Connecting intelligent luminaires into a common ecosystem simplifies regulatory compliance. For example, EN.50172 specifies that emergency luminaires have to be tested monthly, including an annual three-hour test to ensure the battery is working correctly. By connecting luminaires, you can centralise control and automate testing, including logging the results.

Connecting emergency lighting opens even more possibilities:

  • You can test luminaires from anywhere at any time, including function tests, duration tests, automatic logging, and automated failure alerts.
  • You can perform real-time monitoring of current status and incidents.
  • You can perform remote software upgrades and maintenance monitoring, including alerts for end-of-life of products, as well as lamp, LED and battery failures.
  • You can integrate emergency lighting with building security and access systems.
  • You can generate analytics to determine building occupancy rates and traffic patterns.

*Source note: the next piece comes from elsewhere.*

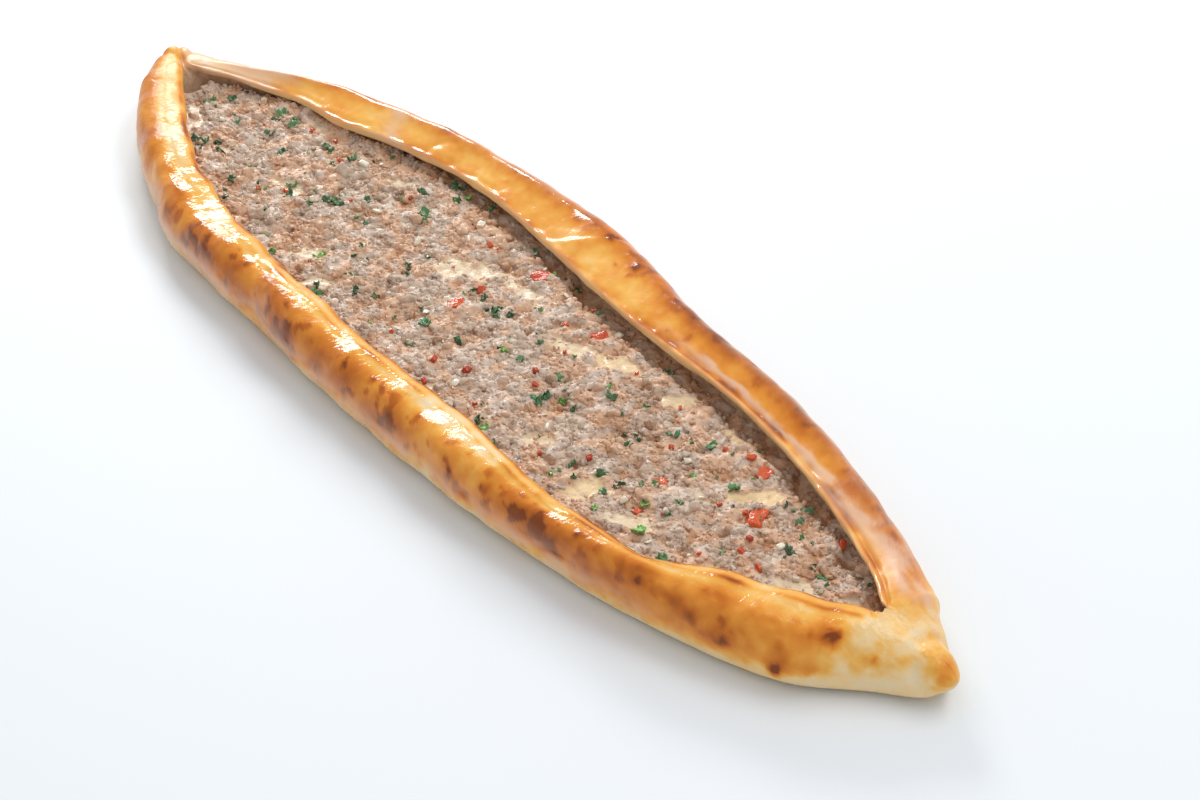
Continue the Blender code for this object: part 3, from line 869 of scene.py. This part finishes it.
def lump_shape(fineness, unevenness, seed):
    """A crumb about 1 across."""
    piece = add_shape(bpy.ops.mesh.primitive_ico_sphere_add, subdivisions=fineness, radius=0.5)
    points = points_of(piece)
    swell = 1 + unevenness * (turbulence(points, 0.6, seed) + 0.8 * turbulence(points, 0.28, seed + 1))
    move_points(piece, points * swell[:, None])
    return taken_shape(piece)


def chip_shape(seed, rounding=0.18):
    """A cut dice or chip about 1 across, with soft edges."""
    piece = add_shape(bpy.ops.mesh.primitive_cube_add, size=1)
    with editing(piece):
        bpy.ops.mesh.bevel(offset=rounding, segments=2, affect="EDGES")
    points = points_of(piece)
    shove = np.stack([turbulence(points, 0.9, seed + k) for k in range(3)], 1)
    move_points(piece, points + 0.22 * shove)
    return taken_shape(piece)


def leaf_shape(seed):
    """A torn, crumpled bit of leaf about 1 across."""
    piece = add_shape(bpy.ops.mesh.primitive_grid_add, x_subdivisions=7, y_subdivisions=5, size=1)
    points = points_of(piece)
    turn = np.arctan2(points[:, 1], points[:, 0])
    reach = np.linalg.norm(points, axis=1)
    lobes = 1 - 0.30 * smooth(0.15, 0.6, reach) * (0.5 + 0.5 * np.sin(3 * turn + seed + np.sin(2 * turn)))
    points *= lobes[:, None] / (0.72 + 0.55 * reach[:, None])
    points = wandering(points, 0.13, 0.30, 10 * seed)
    points[:, 2] = 0.6 * turbulence(points, 0.34, seed) + 0.9 * (points[:, 0] ** 2 - 0.4 * points[:, 1] ** 2)
    move_points(piece, points)
    apply_modifier(piece, "SOLIDIFY", thickness=0.07)
    return taken_shape(piece)


def turned(angles):
    return np.array([Euler(angle).to_matrix() for angle in angles], float)


def scattered(name, shapes, places, sizes, turns, tones):
    """One piece of many copies: each takes the next shape, at its place, of its size along each axis."""
    all_points, all_faces, all_tones, used = [], [], [], 0
    for k, (points, faces) in enumerate(shapes):
        mine = np.arange(k, len(places), len(shapes))
        copies = np.einsum("nij,nmj->nmi", turns[mine], points[None] * sizes[mine][:, None, :])
        copies += places[mine][:, None, :]
        steps = np.arange(len(mine)) * len(points)
        all_points.append(copies.reshape(-1, 3))
        all_faces.append((faces[None] + steps[:, None, None]).reshape(-1, 3) + used)
        all_tones.append(np.repeat(tones[mine], len(points)))
        used += len(mine) * len(points)
    piece = mesh_piece(name, np.concatenate(all_points), np.concatenate(all_faces))
    write_attribute(piece, "tone", np.concatenate(all_tones))
    return piece


def spots_on_bed(draw, count, tuck, margin):
    """Random places over the filling: tuck is how far they may lie in under the lips."""
    x = draw.uniform(FILLING_LOW.x + margin, FILLING_HIGH.x - margin, 3 * count)
    y = draw.uniform(FILLING_LOW.y, FILLING_HIGH.y, 3 * count)
    highest = np.minimum(line_at("broad_lip", x) + tuck, line_at("broad", x) - margin)
    lowest = np.maximum(line_at("narrow_lip", x) - tuck, line_at("narrow", x) + margin)
    kept = (y < highest) & (y > lowest)
    return np.stack([x, y, np.zeros(len(x))], 1)[kept][:count]


def tumbled(draw, number, tilt):
    """Random turns that leave a bit nearly flat, any way round."""
    tilts = draw.uniform(-tilt, tilt, (number, 3))
    return turned(tilts + np.array((0, 0, 1)) * draw.uniform(0, 6, (number, 1)))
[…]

The objective, of course, is to make buildings safer. For example, specialized sensors communicating with your lighting control system can detect hazardous conditions such as fire, smoke, carbon monoxide, or poisonous gases, as well as information data about room occupancy. By using localised sensors, you can identify the location of the hazard and use emergency lighting to show the best path away to reach safety.

This example demonstrates the possibilities of creating a building-wide control infrastructure using emergency lighting as a foundation. The challenge, of course, is creating a reliable, secure building communications infrastructure.